The properties of logarithms are essential tools in simplifying and solving logarithmic expressions. One of the most fundamental properties is that the logarithm of a power can be rewritten as a product. This property can be expressed as: \( \log_a(n^m) = m \cdot \log_a(n) \). Simply put, it allows us to take an exponent in the argument and bring it in front of the logarithm as a multiplier. This transformation is extremely helpful when dealing with square roots, as seen in this exercise, where \(\sqrt{5}\) is rewritten as \(5^{1/2}\). By using the property, we can reframe \(\log_b (\sqrt{5})\) to \((1/2) \cdot \log_b(5)\), making it simpler to compute using the known logarithm of 5.

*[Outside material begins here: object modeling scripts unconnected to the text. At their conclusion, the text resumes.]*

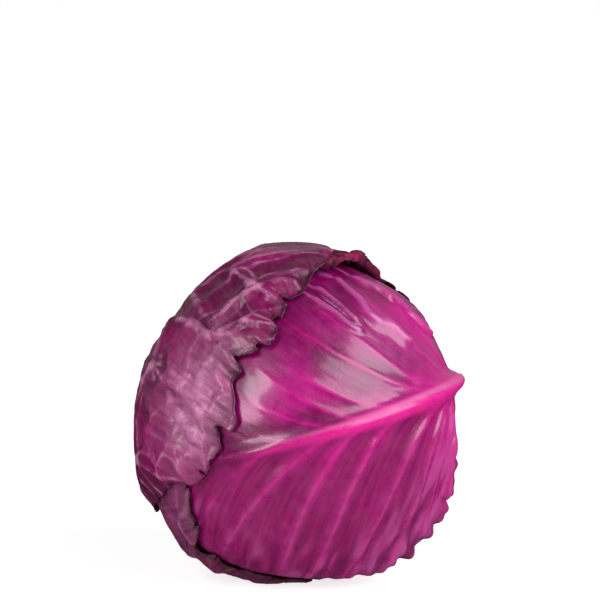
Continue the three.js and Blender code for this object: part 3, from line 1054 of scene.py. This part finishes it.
def vein_colour(recipe, look, noises, colour):
    """Side veins with a soft glow round them where the blade is bare, and pale creases, partly dust
    and partly a painted highlight.
    """
    ramp, mix, times, known = recipe.ramp, recipe.mix, recipe.times, recipe.known
    mottle = noises["mottle"]
    shown = times(known("bare"), ramp(mottle, 0.3, 0.6, 0.5, 1.0))
    lined = mix(ramp(known("x"), -30.0, -4.0, look["paled"], 0.0), look["vein"], look["dust_and_highlight"])
    glow = times(ramp(known("vein"), 0.5, 5.0, 0.5 * look["veined"], 0.0), shown)
    glow = times(glow, ramp(known("x"), -6.0, 4.0, 1.0, 0.3))
    colour = mix(glow, colour, lined)
    core = times(ramp(known("vein"), 0.1, 1.5, 0.8 * look["veined"], 0.0), shown)
    colour = mix(core, colour, lined)
    # Pale creases: partly dust, partly a painted highlight on their crests.
    creased = times(ramp(known("crease"), 0.2, 0.9, 0.6, 0.0), ramp(mottle, 0.42, 0.6))
    return mix(creased, colour, look["dust_and_highlight"])


def rib_colour(recipe, look, colour):
    """The midrib, a painted highlight along its crest, and the pink where it runs into the stem."""
    ramp, mix, known = recipe.ramp, recipe.mix, recipe.known
    on_rib = ramp(known("rib"), 1.1, 3.8, 0.0, 0.9)
    colour = mix(on_rib, colour, look["rib"])
    # Painted highlight: a pale streak along the midrib, just above its middle.
    from_crest = recipe.maths("ABSOLUTE", recipe.plus(known("x"), -RIB_CREST_X))
    crest = recipe.times(ramp(from_crest, 0.3, 2.4, 0.6, 0.0), on_rib)
    colour = mix(crest, colour, look["rib_highlight"])
    colour = mix(ramp(known("y"), -108.0, -45.0, look["foot_pink"], 0.0), colour, look["vein"])
    return mix(ramp(known("y"), -121.0, -100.0, 1.6 * look["foot_pink"], 0.0), colour, KNOB_PINK)


# %% The margin
def margin_colour(recipe, look, noises, turned, colour):
    """A dry border, the crushed roll, and the dark torn edge with its shreds."""
    ramp, mix, times, known = recipe.ramp, recipe.mix, recipe.times, recipe.known
    mottle = noises["mottle"]
    wander = ramp(noises["broad"], 0.35, 0.7, 0.25 * look["dryness"], look["dryness"])
    colour = mix(times(ramp(known("margin"), 1.0, 13.0, 1.0, 0.0), wander), colour, look["dry"])
    colour = mix(turned, colour, mix(ramp(mottle, 0.4, 0.56), CRUSHED_DARK, CRUSHED_RED))
    shreds = times(known("fray"), ramp(mottle, 0.35, 0.6, -0.5, -6.5))
    nearing = recipe.plus(recipe.plus(known("margin"), times(mottle, -1.6)), shreds)
    edged = times(ramp(nearing, -0.5, 0.5, 1.0, 0.0), ramp(mottle, 0.3, 0.55, 1.0, 0.45))
    return mix(edged, colour, look["edge"])


# %% The whole leaf finish
LEAF_BUMP_DEPTH = 0.0009


def leaf_finish(look):
    material = bpy.data.materials.new(look["name"])
    material.use_nodes = True
    shader = material.node_tree.nodes["Principled BSDF"]
    recipe = Recipe(material.node_tree)
    plus, times = recipe.plus, recipe.times
    noises = leaf_noises(recipe)
    turned = recipe.ramp(recipe.known("curl"), 0.8, 1.6, 0.0, 0.85)
    colour = skin_colour(recipe, look, noises)
    colour = vein_colour(recipe, look, noises, colour)
    colour = rib_colour(recipe, look, colour)
    colour = margin_colour(recipe, look, noises, turned, colour)
    recipe.feed(shader.inputs["Base Color"], colour)
    roughness = recipe.ramp(noises["mottle"], 0.3, 0.75, look["gloss"], look["gloss"] + 0.18)
    recipe.feed(shader.inputs["Roughness"], plus(roughness, times(turned, 0.3)))
    shader.inputs["Specular IOR Level"].default_value = look["shine"]
    unturned = recipe.maths("SUBTRACT", 1.0, turned)
    recipe.feed(shader.inputs["Coat Weight"], times(unturned, look["waxed"]))
    shader.inputs["Coat Roughness"].default_value = look["coat_blur"]
    height = plus(times(noises["streak"], look["streaky"]), times(noises["fibre"], 0.06))
    height = plus(height, times(noises["mottle"], 0.5))
    height = plus(height, times(noises["grain"], 0.2))
    recipe.bump(shader, height, look["bumpy"], LEAF_BUMP_DEPTH)
    return material


# %% [markdown]
# ## Four looks
#
# The looks go from the fresh magenta of the inner leaf to the dull, dusty mauve of the outer ones
# with their dried brown edges. A look holds colours, and amounts from 0 to 1: how veined, dusty,
# dry, waxed or streaky the leaf is, and how far its half below the midrib differs, in its own colour
# and in painted shade. The colour of dust also serves for the painted highlights on crests and
# furrows.

# %% The looks of the four leaves
PLAIN = dict(foot_pink=0.0, lowered=0.3, streaky=0.9, shine=0.18, waxed=0.2, paled=0.0, bumpy=0.55)
LOOKS = {
    "front_leaf": dict(
        PLAIN, name="fresh_magenta_leaf",
        skin=linear(174, 0, 120), deep=linear(112, 0, 76), lower=linear(144, 8, 94),
        vein=linear(230, 16, 152), rib=linear(240, 16, 152), rib_highlight=linear(248, 150, 204),
        dust_and_highlight=linear(204, 84, 164), dry=linear(110, 26, 76), edge=linear(96, 24, 60),
        veined=0.6, dusty=0.12, dryness=0.4, gloss=0.26, coat_blur=0.13,
        foot_pink=0.5, lowered=0.9, streaky=0.3, shine=0.3, waxed=0.36, paled=0.45,
    ),
    "upper_leaf": dict(
        PLAIN, name="dusty_mauve_leaf",
        skin=linear(166, 0, 110), deep=linear(88, 0, 54), lower=linear(128, 2, 80),
        vein=linear(166, 50, 122), rib=linear(172, 74, 132), rib_highlight=linear(196, 110, 158),
        dust_and_highlight=linear(224, 142, 188), dry=linear(112, 34, 72), edge=linear(24, 8, 10),
        veined=0.12, dusty=0.12, dryness=0.45, gloss=0.3, coat_blur=0.2,
        shine=0.2, waxed=0.24, bumpy=0.9,
    ),
    "lower_leaf": dict(
        PLAIN, name="dusty_lilac_leaf",
        skin=linear(142, 22, 96), deep=linear(100, 4, 64), lower=linear(128, 18, 86),
        vein=linear(168, 62, 126), rib=linear(172, 74, 132), rib_highlight=linear(196, 110, 158),
        dust_and_highlight=linear(180, 100, 152), dry=linear(130, 78, 96), edge=linear(24, 8, 10),
        veined=0.2, dusty=0.3, dryness=0.6, gloss=0.36, coat_blur=0.28,
    ),
    "back_leaf": dict(
        PLAIN, name="dull_purple_leaf",
        skin=linear(104, 20, 72), deep=linear(72, 8, 48), lower=linear(98, 20, 70),
        vein=linear(164, 72, 120), rib=linear(180, 92, 138), rib_highlight=linear(200, 120, 164),
        dust_and_highlight=linear(158, 80, 128), dry=linear(106, 66, 76), edge=linear(26, 9, 11),
        veined=0.5, dusty=0.25, dryness=0.65, gloss=0.36, coat_blur=0.28,
    ),
}
for piece, leaf in zip(pieces, LEAVES):
    piece.data.materials.append(leaf_finish(LOOKS[leaf["name"]]))
    print(leaf["name"], "has the finish", LOOKS[leaf["name"]]["name"])

# %% [markdown]
# ## The finish of the heart
#
# The heart shows bright inner skin, with fine rays that run out from the stem. Where the stem was
# cut, the face is pale and woody, with faint rings, a pinkish rind and a pink stalk round it.


# %% The skin of the heart and the face of the cut
def heart_skin(recipe, streak, broad):
    ramp, mix = recipe.ramp, recipe.mix
    skin = mix(ramp(broad, 0.38, 0.62), linear(136, 6, 92), linear(172, 18, 122))
    skin = mix(ramp(streak, 0.4, 0.75, 0.0, 0.4), skin, linear(206, 70, 150))
    return mix(ramp(recipe.known("vein"), 0.2, 1.8, 0.55, 0.0), skin, linear(222, 96, 168))


def cut_face(recipe, cut, broad, grain):
    """Rings, then the rind: cut is the distance from the middle of the face, in mm."""
    ramp, mix, times = recipe.ramp, recipe.mix, recipe.times
    pale = mix(ramp(grain, 0.35, 0.7), linear(236, 226, 206), linear(214, 196, 168))
    rings = recipe.maths("SINE", recipe.plus(times(cut, 2.4), times(broad, 5.0)))
    pale = mix(ramp(rings, 0.2, 1.0, 0.0, 0.35), pale, linear(190, 168, 138))
    pale = mix(ramp(cut, 10.0, 11.2), pale, linear(232, 206, 206))
    return mix(ramp(cut, 12.6, 14.4), pale, linear(196, 132, 158))


# %% The whole heart finish
HEART_BUMP_DEPTH = 0.0007


def heart_finish():
    material = bpy.data.materials.new("heart_and_cut_stump")
    material.use_nodes = True
    shader = material.node_tree.nodes["Principled BSDF"]
    recipe = Recipe(material.node_tree)
    ramp, mix, plus, times = recipe.ramp, recipe.mix, recipe.plus, recipe.times
    body = recipe.node("ShaderNodeTexCoord").outputs["Object"]
    rays = recipe.node("ShaderNodeCombineXYZ")
    recipe.feed(rays.inputs[0], times(recipe.known("around"), 0.35))
    recipe.feed(rays.inputs[1], times(recipe.known("from_stem"), 0.06))
    streak = recipe.noise(rays.outputs[0], 1.0, 4, 0.6)
    broad, grain, fine = (recipe.noise(body, *size) for size in ((60, 4), (420, 4), (1400, 3)))
    cut = recipe.known("cut")
    stalk = mix(ramp(streak, 0.35, 0.65), linear(222, 170, 196), linear(206, 110, 164))
    reach = plus(recipe.known("from_stem"), times(streak, -14.0))
    stalk = mix(ramp(reach, 7.0, 18.0), stalk, heart_skin(recipe, streak, broad))
    colour = mix(ramp(cut, 15.2, 16.0), cut_face(recipe, cut, broad, grain), stalk)
    recipe.feed(shader.inputs["Base Color"], colour)
    recipe.feed(shader.inputs["Roughness"], ramp(grain, 0.3, 0.7, 0.36, 0.56))
    shader.inputs["Specular IOR Level"].default_value = 0.3
    shader.inputs["Coat Weight"].default_value = 0.2
    shader.inputs["Coat Roughness"].default_value = 0.2
    height = plus(times(streak, 0.9), times(grain, 0.5))
    recipe.bump(shader, plus(height, times(fine, 0.2)), 0.45, HEART_BUMP_DEPTH)
    return material


heart.data.materials.append(heart_finish())
print("the heart has the finish", heart.data.materials[0].name)

# %% [markdown]
# ## Put the pieces on the frame
#
# Every fine piece stands for one node of the solid model: it moves with the same body, and takes
# the node's place. A cabbage has no joints, so all of them ride the root.

# %% Ride and replace
for piece, leaf in zip(pieces, LEAVES):
    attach(piece, "root")
    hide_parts(leaf["name"])
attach(heart, "root")
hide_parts("heart_with_stump")
print("pieces on the frame:", [piece.name for piece in (*pieces, heart)])

# %% [markdown]
# ## The floor
#
# The head lies on white paper that is so bright that it runs into the backdrop, and only a faint
# shadow is left. The paper is kept out of reflections, or it would whiten the waxy leaves.

# %% The white floor
FLOOR_HALF_SIZE = 6.0
FLOOR_GREY, FLOOR_GLOW = 0.5, 0.76
board = bmesh.new()
bmesh.ops.create_grid(board, x_segments=1, y_segments=1, size=FLOOR_HALF_SIZE)
floor = object_from("floor", board)
floor.visible_glossy = False
paper = bpy.data.materials.new("white_paper")
paper.use_nodes = True
sheet_shader = paper.node_tree.nodes["Principled BSDF"]
sheet_shader.inputs["Base Color"].default_value = (FLOOR_GREY, FLOOR_GREY, FLOOR_GREY, 1)
sheet_shader.inputs["Roughness"].default_value = 0.9
sheet_shader.inputs["Emission Color"].default_value = (1, 1, 1, 1)
sheet_shader.inputs["Emission Strength"].default_value = FLOOR_GLOW
floor.data.materials.append(paper)
print("floor:", 2 * FLOOR_HALF_SIZE, "m across")

# %% [markdown]
# ## The light
#
# A large softbox stands to the right and a narrow one to the left: they show as pale patches on
# the waxy skin. The room glows softly from above and behind. It is pure white only where the camera
# sees it directly, so that the backdrop stays white while the leaves keep their dark sides.


# %% The softboxes
SOFTBOX_DISTANCE = 2.5


def softbox(name, towards, width, height, power):
    light = bpy.data.lights.new(name, "AREA")
    light.shape = "RECTANGLE"
    light.size, light.size_y = width, height
    light.energy = power
    lamp = bpy.data.objects.new(name, light)
    bpy.context.scene.collection.objects.link(lamp)
    way = Vector(towards).normalized()
    lamp.location = Vector(HEAD_CENTRE) * MM + way * SOFTBOX_DISTANCE
    lamp.rotation_euler = way.to_track_quat("Z", "Y").to_euler()
    print(name, width, "by", height, "m,", power, "W")


softbox("right_softbox", (0.69, -0.44, 0.57), 2.1, 2.1, 92)
softbox("left_strip", (-0.56, -0.675, 0.479), 0.62, 1.9, 44)

# %% The white room
world = bpy.data.worlds.new("white_backdrop")
world.use_nodes = True
bpy.context.scene.world = world
background = world.node_tree.nodes["Background"]
room = Recipe(world.node_tree)
compass = room.node("ShaderNodeSeparateXYZ")
room.feed(compass.inputs[0], room.node("ShaderNodeTexCoord").outputs["Generated"])
behind = room.ramp(compass.outputs["Y"], 0.0, 0.9, 0.07, 0.34)
above = room.ramp(compass.outputs["Z"], -0.15, 0.15, 0.1, 1.0)
seen_by_camera = room.node("ShaderNodeLightPath").outputs["Is Camera Ray"]
glow = room.maths("MAXIMUM", room.times(behind, above), seen_by_camera)
room.feed(background.inputs["Strength"], glow)
background.inputs["Color"].default_value = (1, 1, 1, 1)
bpy.context.scene.view_settings.view_transform = "Standard"
print("the room is white for the camera, and dim for the leaves")

# %% [markdown]
# ## The camera
#
# It stands far off with a long lens, a little above the head, so that the head keeps its round
# form. It aims above the head, which puts the head in the lower half of the picture.

# %% The camera
CAMERA_RISE = math.radians(12)
CAMERA_DISTANCE = 2.4
VIEW_WIDTH = 0.283
AIM_ABOVE_HEAD = 0.0561
SENSOR_WIDTH = 36
towards_camera = Vector((0, -math.cos(CAMERA_RISE), math.sin(CAMERA_RISE)))
picture_up = Vector((0, math.sin(CAMERA_RISE), math.cos(CAMERA_RISE)))
camera_data = bpy.data.cameras.new("camera")
camera_data.sensor_width = SENSOR_WIDTH
camera_data.lens = SENSOR_WIDTH * CAMERA_DISTANCE / VIEW_WIDTH
camera_data.clip_end = 20
camera = bpy.data.objects.new("camera", camera_data)
bpy.context.scene.collection.objects.link(camera)
aim = Vector(HEAD_CENTRE) * MM + picture_up * AIM_ABOVE_HEAD
camera.location = aim + towards_camera * CAMERA_DISTANCE
camera.rotation_euler = (math.pi / 2 - CAMERA_RISE, 0, 0)
bpy.context.scene.camera = camera
print("lens:", round(camera_data.lens), "mm")
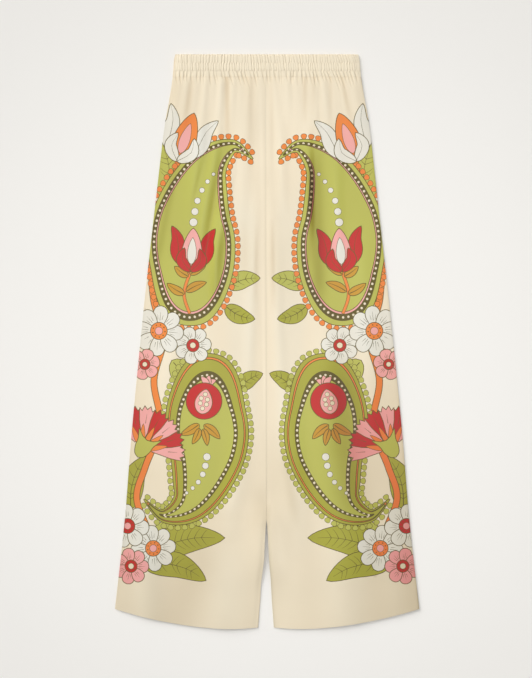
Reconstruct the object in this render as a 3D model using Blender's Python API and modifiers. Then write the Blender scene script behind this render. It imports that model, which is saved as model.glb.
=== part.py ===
"""Palazzo pants laid out flat with the front up: four leg panels and a gathered elastic waistband.

X runs across the garment, with the wearer's left at +X. +Y runs up to the waist. +Z points up
from the surface that the garment lies on. The origin is the middle of the base, in metres.
"""

import math
from collections import namedtuple

import bmesh
import bpy

# Driving dimensions.
LENGTH = 1.06          # waist edge to the lowest point of the hems
BAND_DEPTH = 0.0415    # waistband, from its top edge to the seam
CHANNEL_ROWS = (0.0157, 0.0300)  # the two rows of stitching, below the waist edge
SEAM_GAP = 0.0003      # between pieces that are sewn together
CLOTH = 0.0012         # wall of the leg panels
BAND_WALL = 0.0027     # wall of the waistband, with its elastic
BAND_MOUTH = 0.0005    # between the waistband's front and back
GATHERS = 60           # across the front of the waistband
GATHER_RISE = 0.0019   # from trough to crest
TOP_ROUND = 0.0022     # height of the waistband's rounded top edge
CROTCH = 0.305         # below the waist edge
HEM_LOW_ACROSS = 0.065  # how far from the middle the hem is lowest
HEM_REACH = 0.2175     # from there to the hem's outer corner
HEM_RISE = 0.0410      # how far the hem rises over that reach
BACK_HEM_SHORT = 0.0015  # the back hem ends this much above the front one
FRONT_LIE = 0.0029     # lowest lie of the front cloth's upper side, clear of the back cloth
EDGE_LIE = 0.0026      # height of the front cloth's rolled edges
SIDE_ROLL = 0.0050     # width of the rolled side edge
INSEAM_ROLL = 0.0032   # width of the rolled inside-leg edge
SEAM_DIP = 0.0100      # the folds fade over this width beside the centre seam
SEAM_SHARE = 0.15      # and keep this share of their height at it
SIDE_DIP = 0.0160      # the folds fade out over this width beside the side edge
PUFF = 0.0028          # how much the cloth stands up just below the waistband
PUFF_LENGTH = 0.16     # and how far down it does

# How finely each piece is divided.
PANEL_COLUMNS = 40
PANEL_ROWS = 32
ROW_CROWDING = 1.7     # above 1, a front panel's rows crowd towards the waist
INNER_CROWD = (0.0, 0.0007, 0.0022)  # columns beside a front panel's inner edge
SIDE_CROWD = (0.0, 0.0006, 0.0020, SIDE_ROLL)  # and beside its side edge
BACK_COLUMNS = 8
BACK_ROWS = 14
ROUND_STEPS = 4        # facets round each side fold of the waistband
BACK_STEPS = 16        # facets along the waistband's back

# The outline: distances from the middle, at a distance below the waist edge.
Edge = namedtuple("Edge", "below across")
SIDE_EDGE = [
    Edge(0.000, 0.1706),
    Edge(0.010, 0.1727),
    Edge(0.042, 0.1754),
    Edge(0.084, 0.1820),
    Edge(0.121, 0.1888),
    Edge(0.176, 0.1958),
    Edge(0.287, 0.2078),
    Edge(0.416, 0.2225),
    Edge(0.564, 0.2382),
    Edge(0.712, 0.2525),
    Edge(0.859, 0.2645),
    Edge(1.020, 0.2825),
    Edge(1.060, 0.2868),
]
INNER_EDGE = [
    Edge(0.000, 0.00015),
    Edge(0.305, 0.00020),
    Edge(0.500, 0.00040),
    Edge(0.800, 0.00060),
    Edge(0.860, 0.00120),
    Edge(0.896, 0.00300),
    Edge(0.970, 0.00700),
    Edge(1.007, 0.00980),
    Edge(1.060, 0.01650),
]

# Soft folds that fall from the gathers, one row each: the leg (-1 is the wearer's right), the
# place along the waist seam from the middle (0) to the side (1), the length and the height.
WaistFold = namedtuple("WaistFold", "leg place length height")
WAIST_FOLDS = [
    WaistFold(-1, 0.075, 0.140, 0.0006),
    WaistFold(-1, 0.180, 0.200, 0.0010),
    WaistFold(-1, 0.265, 0.090, 0.0005),
    WaistFold(-1, 0.350, 0.130, 0.0009),
    WaistFold(-1, 0.475, 0.260, 0.0014),
    WaistFold(-1, 0.560, 0.080, 0.0005),
    WaistFold(-1, 0.640, 0.230, 0.0013),
    WaistFold(-1, 0.735, 0.100, 0.0006),
    WaistFold(-1, 0.840, 0.130, 0.0011),
    WaistFold(1, 0.085, 0.120, 0.0008),
    WaistFold(1, 0.165, 0.080, 0.0005),
    WaistFold(1, 0.225, 0.110, 0.0009),
    WaistFold(1, 0.315, 0.160, 0.0006),
    WaistFold(1, 0.400, 0.090, 0.0005),
    WaistFold(1, 0.495, 0.150, 0.0008),
    WaistFold(1, 0.600, 0.230, 0.0011),
    WaistFold(1, 0.700, 0.100, 0.0006),
    WaistFold(1, 0.790, 0.140, 0.0010),
    WaistFold(1, 0.890, 0.080, 0.0005),
]
WAIST_FOLD_HALF = 0.0085   # half width at the seam, of a fold that falls from the gathers
WAIST_FOLD_SPREAD = 0.040  # how fast that half width grows with the distance below the seam
WAIST_FOLD_START = 0.45    # share of its height that such a fold has at the seam
WAIST_FOLD_SWELL = 0.014   # how far below the seam it has all of it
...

Approximation of logarithms is crucial when dealing with non-integer bases or when precise values are not available. In many cases, you will have to rely on approximate values of certain logarithms, as given for this exercise: \( \log_b 2 \approx 0.3562 \), \( \log_b 3 \approx 0.5646 \), and \( \log_b 5 \approx 0.8271 \). To approximate \( \log_b(\sqrt{5}) \), we apply the property discussed, which allows us to multiply the approximated logarithm of 5 by \(1/2\). This simplification is necessary because the base \(b\) isn't defined, necessitating approximations of calculations. Estimation is thus a valuable skill when working with logarithmic expressions in real-world problems.

Mathematical problem solving often involves strategic use of properties and approximations. It's important to approach each problem methodically, interpreting the question and identifying which properties or approximations to apply. In this exercise, we begin by recognizing that \( \log_b(\sqrt{5}) \) can be simplified using the known properties of logarithms. Breaking down the problem into smaller steps, such as rewriting \( \sqrt{5} \) as \(5^{1/2}\) and then applying the logarithmic property, ensures that the solution is both accessible and correct. Remember to substitute values accurately and conduct the computations step-by-step. This approach to problem solving not only simplifies complex logarithmic problems but also enhances your confidence and proficiency in dealing with logarithms.